Life in the 1940s was very different from life today for African Americans. Most states had Jim Crow laws on their books, meaning that blacks and whites lived very separate lives. The Civil Rights movement would not reach its peak until the 1960s.
Jim Crow Laws
Jim Crow laws forbade African Americans (then commonly called "Negroes" or "coloured people") to interact with whites in many settings. Black children and white children attended separate schools. In many areas (especially in the South) drinking fountains, lunch counters and laundromats were segregated. Whites and blacks were not permitted to marry.
In 1940s America, blacks did not have the same civil rights as whites. Employers could legally refuse to consider black applicants for jobs. Landlords could refuse to rent houses to black people. Blacks and whites lived in separate neighbourhoods. Often, blacks were barred from registering to vote.
African Americans' opportunities for advancement in education and employment were far more limited than those of whites. However, some colleges provided African Americans with high-quality educations. In 1944, the United Negro College Fund was founded to help fund historically black colleges and universities.

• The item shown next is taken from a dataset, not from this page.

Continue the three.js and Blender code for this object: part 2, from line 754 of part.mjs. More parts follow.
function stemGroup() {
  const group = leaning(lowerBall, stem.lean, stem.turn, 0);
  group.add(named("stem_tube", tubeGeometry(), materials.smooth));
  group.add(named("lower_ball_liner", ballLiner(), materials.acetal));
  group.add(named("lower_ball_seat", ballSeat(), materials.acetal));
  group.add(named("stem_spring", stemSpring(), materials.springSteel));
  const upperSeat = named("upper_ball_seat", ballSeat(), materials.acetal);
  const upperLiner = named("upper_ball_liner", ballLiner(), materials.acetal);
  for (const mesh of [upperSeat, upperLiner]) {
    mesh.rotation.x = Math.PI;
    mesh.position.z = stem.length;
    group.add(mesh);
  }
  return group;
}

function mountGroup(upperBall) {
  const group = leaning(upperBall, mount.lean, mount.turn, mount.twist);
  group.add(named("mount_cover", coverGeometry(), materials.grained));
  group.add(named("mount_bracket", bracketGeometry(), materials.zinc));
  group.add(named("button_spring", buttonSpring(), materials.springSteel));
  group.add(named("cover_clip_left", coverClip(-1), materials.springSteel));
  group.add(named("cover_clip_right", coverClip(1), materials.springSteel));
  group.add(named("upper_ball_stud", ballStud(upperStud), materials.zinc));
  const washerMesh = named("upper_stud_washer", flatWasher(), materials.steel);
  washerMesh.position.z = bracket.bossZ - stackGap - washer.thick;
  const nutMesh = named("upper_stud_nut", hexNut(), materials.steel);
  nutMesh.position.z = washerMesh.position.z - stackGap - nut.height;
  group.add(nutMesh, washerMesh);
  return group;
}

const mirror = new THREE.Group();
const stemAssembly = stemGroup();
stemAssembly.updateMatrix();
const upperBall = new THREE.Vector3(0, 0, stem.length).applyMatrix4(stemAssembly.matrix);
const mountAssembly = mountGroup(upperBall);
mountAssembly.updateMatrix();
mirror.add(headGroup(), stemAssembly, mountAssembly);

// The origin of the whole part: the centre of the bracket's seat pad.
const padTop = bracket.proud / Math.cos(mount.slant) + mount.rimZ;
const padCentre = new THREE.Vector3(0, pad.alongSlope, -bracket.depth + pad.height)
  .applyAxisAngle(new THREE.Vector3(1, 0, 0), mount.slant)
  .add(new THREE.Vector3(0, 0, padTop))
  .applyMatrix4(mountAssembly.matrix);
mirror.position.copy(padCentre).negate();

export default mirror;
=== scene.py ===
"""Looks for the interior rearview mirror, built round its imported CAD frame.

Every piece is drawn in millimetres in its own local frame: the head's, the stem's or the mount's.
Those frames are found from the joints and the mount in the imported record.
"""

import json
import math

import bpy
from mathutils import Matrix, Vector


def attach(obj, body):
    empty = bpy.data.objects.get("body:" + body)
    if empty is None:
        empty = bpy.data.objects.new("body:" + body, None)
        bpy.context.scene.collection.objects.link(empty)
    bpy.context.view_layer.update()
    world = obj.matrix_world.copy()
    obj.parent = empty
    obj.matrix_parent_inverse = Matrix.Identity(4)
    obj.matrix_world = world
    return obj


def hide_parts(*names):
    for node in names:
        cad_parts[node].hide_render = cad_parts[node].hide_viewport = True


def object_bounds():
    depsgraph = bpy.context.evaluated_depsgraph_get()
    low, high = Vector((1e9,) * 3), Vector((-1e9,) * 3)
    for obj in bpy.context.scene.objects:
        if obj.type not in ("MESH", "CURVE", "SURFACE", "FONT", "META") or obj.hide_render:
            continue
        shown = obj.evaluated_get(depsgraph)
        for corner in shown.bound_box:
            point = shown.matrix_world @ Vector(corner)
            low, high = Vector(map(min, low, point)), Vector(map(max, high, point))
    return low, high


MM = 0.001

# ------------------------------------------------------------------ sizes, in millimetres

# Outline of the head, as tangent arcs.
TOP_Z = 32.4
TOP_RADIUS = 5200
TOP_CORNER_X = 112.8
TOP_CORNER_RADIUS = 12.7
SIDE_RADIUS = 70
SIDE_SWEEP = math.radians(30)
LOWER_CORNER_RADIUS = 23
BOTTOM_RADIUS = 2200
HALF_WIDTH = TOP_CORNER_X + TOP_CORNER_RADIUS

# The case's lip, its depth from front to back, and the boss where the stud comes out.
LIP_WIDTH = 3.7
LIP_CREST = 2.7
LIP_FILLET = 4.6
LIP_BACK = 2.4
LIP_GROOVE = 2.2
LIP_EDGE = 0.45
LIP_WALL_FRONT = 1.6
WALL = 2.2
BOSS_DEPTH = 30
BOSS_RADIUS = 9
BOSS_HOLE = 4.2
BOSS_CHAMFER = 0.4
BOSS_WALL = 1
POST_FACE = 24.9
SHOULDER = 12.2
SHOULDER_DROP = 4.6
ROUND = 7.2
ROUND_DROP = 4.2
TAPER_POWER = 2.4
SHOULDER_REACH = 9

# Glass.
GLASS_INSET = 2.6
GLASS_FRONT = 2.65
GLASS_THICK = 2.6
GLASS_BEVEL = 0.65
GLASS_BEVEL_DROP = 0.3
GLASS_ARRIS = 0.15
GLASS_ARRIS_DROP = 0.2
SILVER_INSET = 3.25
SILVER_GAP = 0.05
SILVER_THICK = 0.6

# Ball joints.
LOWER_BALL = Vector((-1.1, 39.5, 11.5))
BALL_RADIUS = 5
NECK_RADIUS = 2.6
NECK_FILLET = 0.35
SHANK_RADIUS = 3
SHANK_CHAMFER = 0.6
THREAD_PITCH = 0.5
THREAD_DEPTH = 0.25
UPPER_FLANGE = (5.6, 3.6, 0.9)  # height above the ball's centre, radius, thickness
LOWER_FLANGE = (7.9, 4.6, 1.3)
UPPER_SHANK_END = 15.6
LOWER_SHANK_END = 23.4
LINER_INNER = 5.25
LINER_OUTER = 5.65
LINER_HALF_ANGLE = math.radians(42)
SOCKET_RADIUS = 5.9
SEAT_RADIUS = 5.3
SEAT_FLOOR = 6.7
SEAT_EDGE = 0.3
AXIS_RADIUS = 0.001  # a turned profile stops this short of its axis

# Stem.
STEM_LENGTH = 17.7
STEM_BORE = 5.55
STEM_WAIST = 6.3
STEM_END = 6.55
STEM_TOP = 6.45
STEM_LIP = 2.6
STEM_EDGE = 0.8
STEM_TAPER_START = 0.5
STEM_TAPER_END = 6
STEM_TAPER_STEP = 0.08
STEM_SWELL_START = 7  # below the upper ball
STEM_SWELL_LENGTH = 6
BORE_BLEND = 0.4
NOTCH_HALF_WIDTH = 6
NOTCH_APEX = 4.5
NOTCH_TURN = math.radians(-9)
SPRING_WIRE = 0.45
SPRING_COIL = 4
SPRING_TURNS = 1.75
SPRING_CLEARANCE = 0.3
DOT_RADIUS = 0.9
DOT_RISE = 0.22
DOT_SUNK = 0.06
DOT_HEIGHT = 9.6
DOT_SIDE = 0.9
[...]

The time period between World War I and the 1940s saw a migration of African Americans to northern cities, including Chicago, Detroit and New York. In the 1940s, African Americans living in Chicago produced exceptional literature and music. Richard Wright, the author of "Black Boy," and blues musician Muddy Waters were active in Chicago during this period, while musicians Duke Ellington and Ella Fitzgerald were performing in New York City.